Organizing for Data: Crafting Data Elements in the ‘Data-Driven’ Hospital

Ass Professor Kathleen H. Pine,
Arizona State University

When: April 4, 2019, at 10:30-11:30,

Where: Room 5.0.22 at CSS, Øster Farimagsgade 5A, building 5

Organizations in a variety of sectors are adopting an array of techniques known broadly as “data-driven” and “algorithmic” management. New information technologies increase the availability of high-quality information available in real time, which is resulting in ever-richer virtual representations of the activities and knowledge of organizations. While a body of recent literature examines how data-driven management and algorithms shape organizational functioning, little scholarly attention has been paid to how organizations must organize around the creation of data itself. We are not talking about the “data-driven organization” as promised in popular narratives, rather the practices of “organizing for data” that are a precursor to that illusive organizational form.

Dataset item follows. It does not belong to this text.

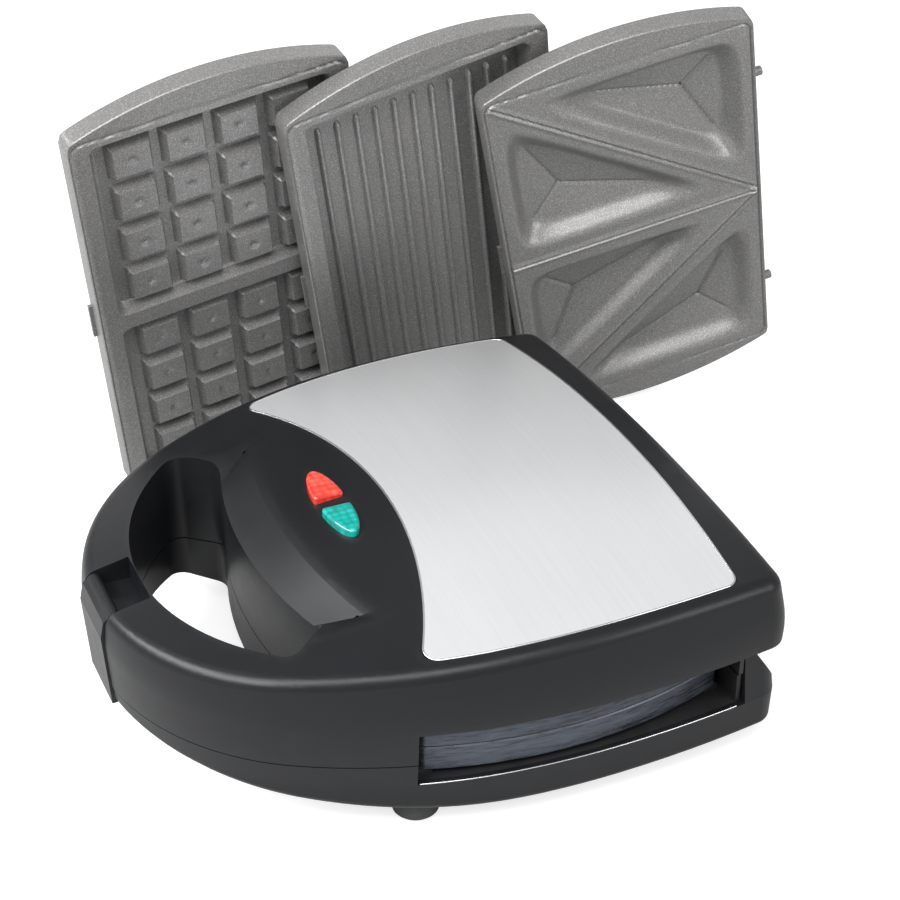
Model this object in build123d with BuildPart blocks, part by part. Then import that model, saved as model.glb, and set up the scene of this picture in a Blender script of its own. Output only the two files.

What are the practices of crafting data? We use this question as the foundation for a multi-sited ethnographic study of multiple hospitals and a meso-level healthcare policy organization, each in the process of re-organizing to create, manage, and deploy data for management, research, and accountability. We find that these organizations must become different entities with different goals and prioritized actions in order to become data-driven. To create and craft data with the discrete properties necessary for algorithmic and data-driven management, hospitals re-tooled existing work practices and implemented new forms of data work. Further, we find that organizing for data is never complete. Even when it appears that a data lifecycle has reached an idealized state, subjectivities remain. Data crafting requires situated judgment and decision making. However, these subjectivities are masked at different junctures, producing data that appears clean and objective.